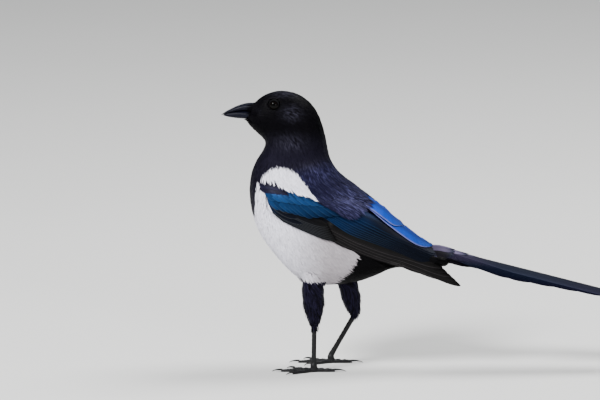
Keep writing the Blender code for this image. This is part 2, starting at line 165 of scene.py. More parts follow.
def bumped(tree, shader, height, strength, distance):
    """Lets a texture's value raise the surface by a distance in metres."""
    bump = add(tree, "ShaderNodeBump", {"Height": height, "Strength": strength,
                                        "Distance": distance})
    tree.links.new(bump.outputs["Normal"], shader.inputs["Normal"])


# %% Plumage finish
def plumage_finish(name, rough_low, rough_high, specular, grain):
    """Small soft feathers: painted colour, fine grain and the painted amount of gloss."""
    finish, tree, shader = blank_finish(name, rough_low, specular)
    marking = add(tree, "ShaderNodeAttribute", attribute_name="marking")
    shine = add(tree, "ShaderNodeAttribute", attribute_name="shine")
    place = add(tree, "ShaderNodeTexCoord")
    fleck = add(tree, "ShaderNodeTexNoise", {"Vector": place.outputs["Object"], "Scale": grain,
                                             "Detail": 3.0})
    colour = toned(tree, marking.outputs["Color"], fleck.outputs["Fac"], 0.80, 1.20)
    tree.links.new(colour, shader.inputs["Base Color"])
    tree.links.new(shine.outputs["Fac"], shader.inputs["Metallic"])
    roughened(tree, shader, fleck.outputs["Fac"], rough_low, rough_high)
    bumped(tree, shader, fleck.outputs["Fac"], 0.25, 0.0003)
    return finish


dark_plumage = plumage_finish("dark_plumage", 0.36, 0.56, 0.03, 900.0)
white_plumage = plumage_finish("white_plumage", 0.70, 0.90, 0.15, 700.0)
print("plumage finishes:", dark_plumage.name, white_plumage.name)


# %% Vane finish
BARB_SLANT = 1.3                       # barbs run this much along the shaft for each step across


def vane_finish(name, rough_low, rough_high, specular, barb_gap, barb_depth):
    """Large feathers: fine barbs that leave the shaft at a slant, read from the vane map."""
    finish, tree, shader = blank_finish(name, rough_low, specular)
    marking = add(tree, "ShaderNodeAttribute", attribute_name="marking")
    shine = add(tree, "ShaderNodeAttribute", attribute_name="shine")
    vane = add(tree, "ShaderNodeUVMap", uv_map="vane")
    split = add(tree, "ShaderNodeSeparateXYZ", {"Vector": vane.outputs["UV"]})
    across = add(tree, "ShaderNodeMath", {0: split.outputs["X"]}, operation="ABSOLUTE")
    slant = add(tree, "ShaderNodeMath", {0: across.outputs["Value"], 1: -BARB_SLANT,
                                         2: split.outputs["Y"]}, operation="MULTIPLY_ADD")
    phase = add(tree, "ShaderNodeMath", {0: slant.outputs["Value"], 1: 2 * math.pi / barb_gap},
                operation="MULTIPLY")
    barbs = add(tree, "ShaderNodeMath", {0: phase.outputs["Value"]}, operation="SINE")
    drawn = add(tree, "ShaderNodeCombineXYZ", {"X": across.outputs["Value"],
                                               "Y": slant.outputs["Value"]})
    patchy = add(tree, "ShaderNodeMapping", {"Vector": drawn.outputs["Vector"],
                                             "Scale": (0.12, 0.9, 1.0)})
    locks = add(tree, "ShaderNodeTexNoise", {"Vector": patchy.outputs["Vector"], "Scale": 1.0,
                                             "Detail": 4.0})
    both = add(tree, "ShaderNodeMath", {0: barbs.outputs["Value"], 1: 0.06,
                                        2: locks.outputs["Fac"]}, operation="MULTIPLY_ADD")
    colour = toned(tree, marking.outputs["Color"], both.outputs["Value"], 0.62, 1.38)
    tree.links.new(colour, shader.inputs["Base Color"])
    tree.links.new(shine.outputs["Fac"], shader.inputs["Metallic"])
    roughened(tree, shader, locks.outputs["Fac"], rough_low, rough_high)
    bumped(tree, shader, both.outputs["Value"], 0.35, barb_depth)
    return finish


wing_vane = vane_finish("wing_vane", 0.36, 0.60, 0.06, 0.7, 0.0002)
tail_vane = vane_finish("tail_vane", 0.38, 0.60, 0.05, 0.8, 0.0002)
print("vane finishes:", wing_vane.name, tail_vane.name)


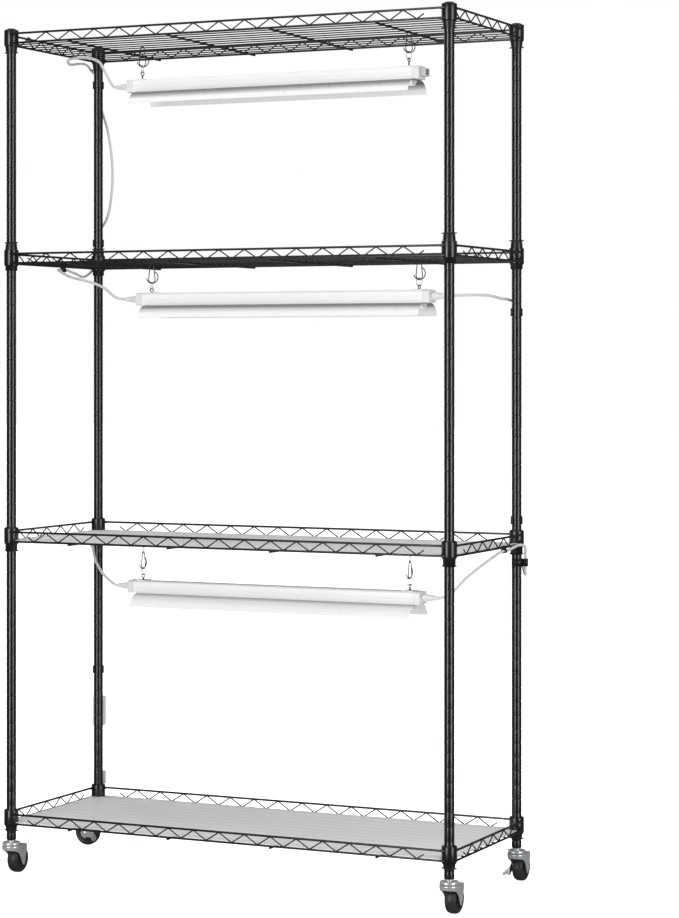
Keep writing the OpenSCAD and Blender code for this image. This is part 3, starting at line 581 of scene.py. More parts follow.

·····

- _Problem to work on_: Begin with the first line of the records and reproduce each line as is, ending with the line that holds "BARB_SLANT = 1.3".

- _Solution_:
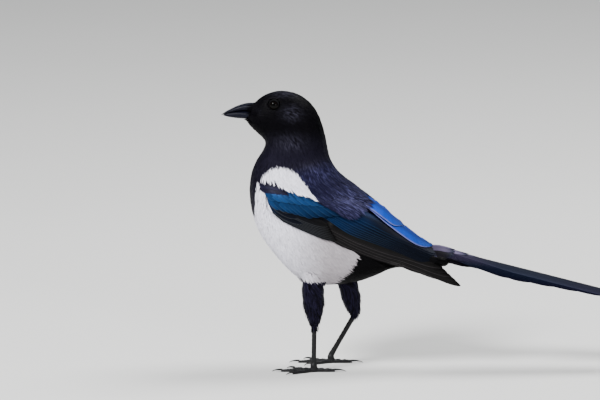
Keep writing the Blender code for this image. This is part 2, starting at line 165 of scene.py. More parts follow.
def bumped(tree, shader, height, strength, distance):
    """Lets a texture's value raise the surface by a distance in metres."""
    bump = add(tree, "ShaderNodeBump", {"Height": height, "Strength": strength,
                                        "Distance": distance})
    tree.links.new(bump.outputs["Normal"], shader.inputs["Normal"])


# %% Plumage finish
def plumage_finish(name, rough_low, rough_high, specular, grain):
    """Small soft feathers: painted colour, fine grain and the painted amount of gloss."""
    finish, tree, shader = blank_finish(name, rough_low, specular)
    marking = add(tree, "ShaderNodeAttribute", attribute_name="marking")
    shine = add(tree, "ShaderNodeAttribute", attribute_name="shine")
    place = add(tree, "ShaderNodeTexCoord")
    fleck = add(tree, "ShaderNodeTexNoise", {"Vector": place.outputs["Object"], "Scale": grain,
                                             "Detail": 3.0})
    colour = toned(tree, marking.outputs["Color"], fleck.outputs["Fac"], 0.80, 1.20)
    tree.links.new(colour, shader.inputs["Base Color"])
    tree.links.new(shine.outputs["Fac"], shader.inputs["Metallic"])
    roughened(tree, shader, fleck.outputs["Fac"], rough_low, rough_high)
    bumped(tree, shader, fleck.outputs["Fac"], 0.25, 0.0003)
    return finish


dark_plumage = plumage_finish("dark_plumage", 0.36, 0.56, 0.03, 900.0)
white_plumage = plumage_finish("white_plumage", 0.70, 0.90, 0.15, 700.0)
print("plumage finishes:", dark_plumage.name, white_plumage.name)


# %% Vane finish
BARB_SLANT = 1.3                       # barbs run this much along the shaft for each step across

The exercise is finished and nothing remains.